"Ketika negeri ini didirikan ada pertengkaran pemikiran... Sekarang kita lihat pikiran itu seolah-olah tidak diperlukan lagi karena sekarang bisa diselesaikan melalui anggaran," ujarnya.
Ia mengkritik keras para pemimpin yang lebih mementingkan transaksi politik ketimbang memberi arah pembangunan bangsa.
"Pemimpin yang paham arah namanya leader, pemimpin yang paham anggaran namanya dealer. Leader mencari arah untuk memberi harapan, dealer tukar tambah amplop kerjanya," katanya tajam.
Rocky juga menyinggung era pemerintahan Presiden Prabowo yang menurutnya masih diwarnai kepemimpinan transaksional.
Apakah di era Prabowo bupatinya, gubernurnya dealer atau leader. Kelihatan sekarang lebih banyak dealer daripada leader.
Ia melihat satu-satunya tempat kejujuran dan harapan saat ini justru hanya ada di kampus. Kampus, menurutnya, masih mendidik mahasiswa dengan nalar dan data sebagai alat berpikir yang sahih.
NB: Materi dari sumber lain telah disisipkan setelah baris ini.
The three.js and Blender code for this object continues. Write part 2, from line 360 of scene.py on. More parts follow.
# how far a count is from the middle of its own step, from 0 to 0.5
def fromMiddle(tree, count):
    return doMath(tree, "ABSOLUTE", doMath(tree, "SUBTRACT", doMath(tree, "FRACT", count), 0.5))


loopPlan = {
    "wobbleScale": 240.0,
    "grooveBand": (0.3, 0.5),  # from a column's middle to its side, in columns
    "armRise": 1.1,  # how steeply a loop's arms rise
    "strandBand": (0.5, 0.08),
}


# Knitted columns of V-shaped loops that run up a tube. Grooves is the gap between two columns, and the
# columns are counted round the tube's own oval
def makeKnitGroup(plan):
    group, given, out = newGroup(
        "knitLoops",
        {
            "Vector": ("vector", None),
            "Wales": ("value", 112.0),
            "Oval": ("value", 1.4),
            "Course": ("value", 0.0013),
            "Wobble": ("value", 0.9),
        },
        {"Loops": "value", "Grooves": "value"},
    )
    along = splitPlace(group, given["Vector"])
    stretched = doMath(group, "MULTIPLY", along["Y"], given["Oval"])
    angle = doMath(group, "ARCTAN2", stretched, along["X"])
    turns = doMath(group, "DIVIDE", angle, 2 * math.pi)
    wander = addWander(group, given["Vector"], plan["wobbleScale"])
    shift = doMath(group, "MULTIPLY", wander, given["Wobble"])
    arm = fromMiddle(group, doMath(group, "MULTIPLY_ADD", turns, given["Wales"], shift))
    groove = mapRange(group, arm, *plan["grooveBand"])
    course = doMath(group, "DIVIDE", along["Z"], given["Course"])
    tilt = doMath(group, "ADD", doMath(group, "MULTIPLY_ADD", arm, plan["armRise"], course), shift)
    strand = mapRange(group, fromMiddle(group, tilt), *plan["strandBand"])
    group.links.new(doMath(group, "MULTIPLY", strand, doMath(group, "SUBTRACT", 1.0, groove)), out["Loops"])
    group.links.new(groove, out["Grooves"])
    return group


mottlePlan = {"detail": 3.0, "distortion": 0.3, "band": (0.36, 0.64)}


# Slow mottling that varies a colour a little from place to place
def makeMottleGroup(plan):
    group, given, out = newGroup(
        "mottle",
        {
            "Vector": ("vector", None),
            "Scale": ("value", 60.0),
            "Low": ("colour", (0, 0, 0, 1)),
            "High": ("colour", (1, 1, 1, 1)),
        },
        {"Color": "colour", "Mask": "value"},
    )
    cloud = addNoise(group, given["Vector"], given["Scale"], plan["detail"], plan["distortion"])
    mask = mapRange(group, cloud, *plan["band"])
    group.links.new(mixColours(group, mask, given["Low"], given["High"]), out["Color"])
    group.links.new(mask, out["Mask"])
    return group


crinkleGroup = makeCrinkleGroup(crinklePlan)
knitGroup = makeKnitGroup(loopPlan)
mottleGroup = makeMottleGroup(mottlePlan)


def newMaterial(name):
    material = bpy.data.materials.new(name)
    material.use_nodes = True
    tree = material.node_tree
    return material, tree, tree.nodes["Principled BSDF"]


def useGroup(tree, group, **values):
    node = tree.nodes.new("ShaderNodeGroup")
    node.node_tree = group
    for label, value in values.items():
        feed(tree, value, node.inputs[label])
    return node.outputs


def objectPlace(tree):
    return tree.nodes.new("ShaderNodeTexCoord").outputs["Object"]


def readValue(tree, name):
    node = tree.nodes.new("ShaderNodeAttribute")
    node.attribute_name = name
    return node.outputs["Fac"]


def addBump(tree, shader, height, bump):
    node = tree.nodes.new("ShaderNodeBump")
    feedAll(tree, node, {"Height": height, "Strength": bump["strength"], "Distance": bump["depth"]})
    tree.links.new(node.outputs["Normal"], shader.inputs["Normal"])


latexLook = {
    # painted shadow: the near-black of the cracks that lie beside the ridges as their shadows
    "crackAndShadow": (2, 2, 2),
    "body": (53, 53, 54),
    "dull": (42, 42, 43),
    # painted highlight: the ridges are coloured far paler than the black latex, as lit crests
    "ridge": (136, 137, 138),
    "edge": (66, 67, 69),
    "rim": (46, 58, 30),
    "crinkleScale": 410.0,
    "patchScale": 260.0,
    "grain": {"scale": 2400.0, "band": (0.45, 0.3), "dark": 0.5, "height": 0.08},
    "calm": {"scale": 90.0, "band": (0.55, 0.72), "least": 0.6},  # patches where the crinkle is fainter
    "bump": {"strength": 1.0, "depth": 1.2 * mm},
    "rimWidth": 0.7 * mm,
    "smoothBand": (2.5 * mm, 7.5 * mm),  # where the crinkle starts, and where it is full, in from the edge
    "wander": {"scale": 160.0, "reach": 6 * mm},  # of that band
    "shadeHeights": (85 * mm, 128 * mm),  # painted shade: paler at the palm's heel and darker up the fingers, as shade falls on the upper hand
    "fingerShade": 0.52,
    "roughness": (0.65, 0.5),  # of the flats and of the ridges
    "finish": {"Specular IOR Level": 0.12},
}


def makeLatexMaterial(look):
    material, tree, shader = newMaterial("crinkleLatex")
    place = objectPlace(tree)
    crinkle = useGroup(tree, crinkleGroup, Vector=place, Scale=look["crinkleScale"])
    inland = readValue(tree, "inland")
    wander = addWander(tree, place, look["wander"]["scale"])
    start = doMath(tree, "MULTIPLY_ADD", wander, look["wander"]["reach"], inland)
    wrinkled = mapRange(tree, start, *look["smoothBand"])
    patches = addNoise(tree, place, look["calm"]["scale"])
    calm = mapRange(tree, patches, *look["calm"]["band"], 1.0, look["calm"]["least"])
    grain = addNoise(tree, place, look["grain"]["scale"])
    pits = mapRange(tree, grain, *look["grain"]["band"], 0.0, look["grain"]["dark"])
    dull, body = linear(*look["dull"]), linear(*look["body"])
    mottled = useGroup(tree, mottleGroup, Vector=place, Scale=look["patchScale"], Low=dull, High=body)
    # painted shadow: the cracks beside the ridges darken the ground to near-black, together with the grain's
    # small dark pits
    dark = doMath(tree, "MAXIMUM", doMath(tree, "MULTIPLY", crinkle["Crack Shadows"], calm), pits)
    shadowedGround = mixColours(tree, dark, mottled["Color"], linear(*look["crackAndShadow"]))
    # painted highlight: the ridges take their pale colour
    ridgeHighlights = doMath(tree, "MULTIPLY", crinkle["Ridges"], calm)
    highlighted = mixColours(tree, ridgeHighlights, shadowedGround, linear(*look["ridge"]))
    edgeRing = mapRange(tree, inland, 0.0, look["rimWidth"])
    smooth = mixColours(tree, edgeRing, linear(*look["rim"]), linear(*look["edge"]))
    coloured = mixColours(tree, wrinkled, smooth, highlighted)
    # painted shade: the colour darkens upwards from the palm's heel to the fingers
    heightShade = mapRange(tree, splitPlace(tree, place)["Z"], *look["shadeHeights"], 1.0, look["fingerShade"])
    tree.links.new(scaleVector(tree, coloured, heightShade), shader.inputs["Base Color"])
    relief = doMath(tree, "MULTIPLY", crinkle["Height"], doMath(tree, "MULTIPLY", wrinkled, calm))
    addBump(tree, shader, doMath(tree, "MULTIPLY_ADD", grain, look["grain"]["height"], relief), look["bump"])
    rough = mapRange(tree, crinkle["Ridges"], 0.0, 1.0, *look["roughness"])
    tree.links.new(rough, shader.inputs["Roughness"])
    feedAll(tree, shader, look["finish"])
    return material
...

Satu-satunya kejujuran sekarang datang di kampus. Karena kampus didikte dengan metodologi untuk hanya percaya pada data dan nalarnya.
Rocky pun menitipkan pesan kepada para pemuda di Lombok Timur agar tetap menjaga demokrasi agar tidak mati.
Ia berharap pemuda di Lombok Timur ini dapat menjaga demokrasi agar tetap hidup.
Ia juga mengutip wacana internasional yang menyoroti pemerintahan Prabowo, termasuk saran agar dilakukan "radical break" atau keputusan politik yang drastis.
Jurnalis internasional dalam Minggu ini banyak menulis perlunya Prabowo melakukan radical break, artinya harus ada keputusan politik untuk membersihkan kabinetnya. Bahasa kita adalah reshuffle kabinet.